Differences Between Novel and Film[edit]

There are a number of small but notable differences between the novel and the film. Most significant are the endings; in the novel, Kendig fakes his own death using a recovered body from a Paris street and includes all copies of the manuscript of the book, ensuring it will never actually be published. In the film, the plane explodes in mid-air and no body is recovered, and the novel is successfully published. (Both works include a knowing nod by Cutter that Kendig is likely alive but will stay apparently dead).
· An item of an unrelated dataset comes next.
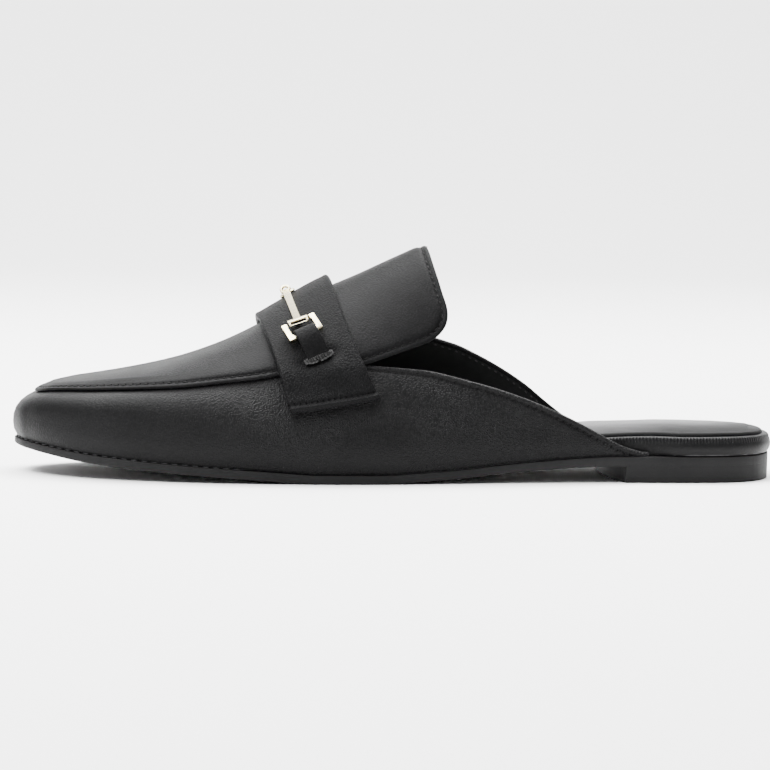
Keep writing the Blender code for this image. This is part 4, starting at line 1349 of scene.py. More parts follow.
def make_strap(looks, materials):
    """The saddle strap, pressed in by its end rows and round the bar tacks."""
    across = edge_spread(STRAP_ROWS, STRAP_THICKNESS / 2, STRAP_WIDTH)
    near = np.array(EDGE_ROWS) * MM / STRAP_RUN
    middle = np.linspace(near[-1], 1 - near[-1], STRAP_COLUMNS)
    lengthwise = np.concatenate((near[:-1], middle, 1 - near[-2::-1]))
    u, v = np.meshgrid(mix(-1.0, 1.0, lengthwise), across, indexing="ij")
    points = strap_skin(v, u)
    bm = grid_sheet(points)
    base, normals = vert_table(bm)
    rim_distance, _ = rim_field(base, outer_rim(points))
    ends = [rim_field(base, points[k]) for k in (0, -1)]
    outer_end = ends[0][0] < ends[1][0]
    row = np.where(outer_end, ends[0][0], ends[1][0])
    along = np.where(outer_end, ends[0][1], ends[1][1])
    half = STRAP_THICKNESS / 2
    left = round_rim(rim_distance, half, STRAP_FULLNESS)
    relief = looks.edge_bead * STRAP_BEAD_SHARE * bell(rim_distance - BEAD_PLACE, STRAP_BEAD_WIDTH)
    relief += looks.edge_bead * STRAP_END_SHARE * bell(row - looks.strap_row_inner, STRAP_END_WIDTH)
    relief -= looks.stitch_trough * STRAP_TROUGH_SHARE * bell(row - looks.strap_row, STRAP_TROUGH_WIDTH)
    for side in (-1, 1):
        local = np.array(tack_frame(side).inverted()) @ np.vstack((base.T, np.ones(len(base))))
        beyond = np.hypot(local[0], np.maximum(np.abs(local[1]) - TACK_LENGTH / 2, 0.0))
        relief -= TACK_DENT * bell(beyond, TACK_DENT_REACH)
    store(bm, "row", row)
    store(bm, "along", along)
    outer = base + normals * (half + half * left + relief * left)[:, None]
    inner = base + normals * (half - half * left)[:, None]
    two_sided(bm, outer, inner)
    finish("saddle_strap_leather", bm, (materials["strap"],), ("saddle_strap",))
    return base, normals, points


def outer_rim(points):
    """The closed line round a table of points."""
    return np.concatenate((points[:, 0], points[-1, 1:], points[-2::-1, -1], points[0, -2::-1]))


def edge_spread(count, half, length):
    """Shares from 0 to 1, close together at both ends so that a rounded rim keeps its shape."""
    angles = [k / RIM_STEPS * math.pi / 2 for k in range(RIM_STEPS + 1)]
    near = [half * (1 - math.cos(angle)) / length for angle in angles]
    inner = list(np.linspace(near[-1], 1 - near[-1], count + 1))
    return np.array(near[:-1] + inner + [1 - value for value in near[:-1][::-1]])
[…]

The character of Von Schoenenberg is added in the film, while in the novel, Kendig has feelings for a hired pilot, which proves to him that he will find a new life outside of spycraft.


  1. ^ In Hopscotch - Criterion Collection DVD, special feature "Introduction by Neame & Garfield", director Neame stated that Matthau's agent made the suggestion that they ought to put in some Mozart because this would greatly please Matthau. As they looked into this they realized that it would much enhance the movie if Kendig loved Mozart. Ian Fraser was the arranger and found many sections of Mozart that fit the movie, but they couldn't find anything to go with Kendig typing. They asked Walter and he brought in some Mozart that went perfectly with it.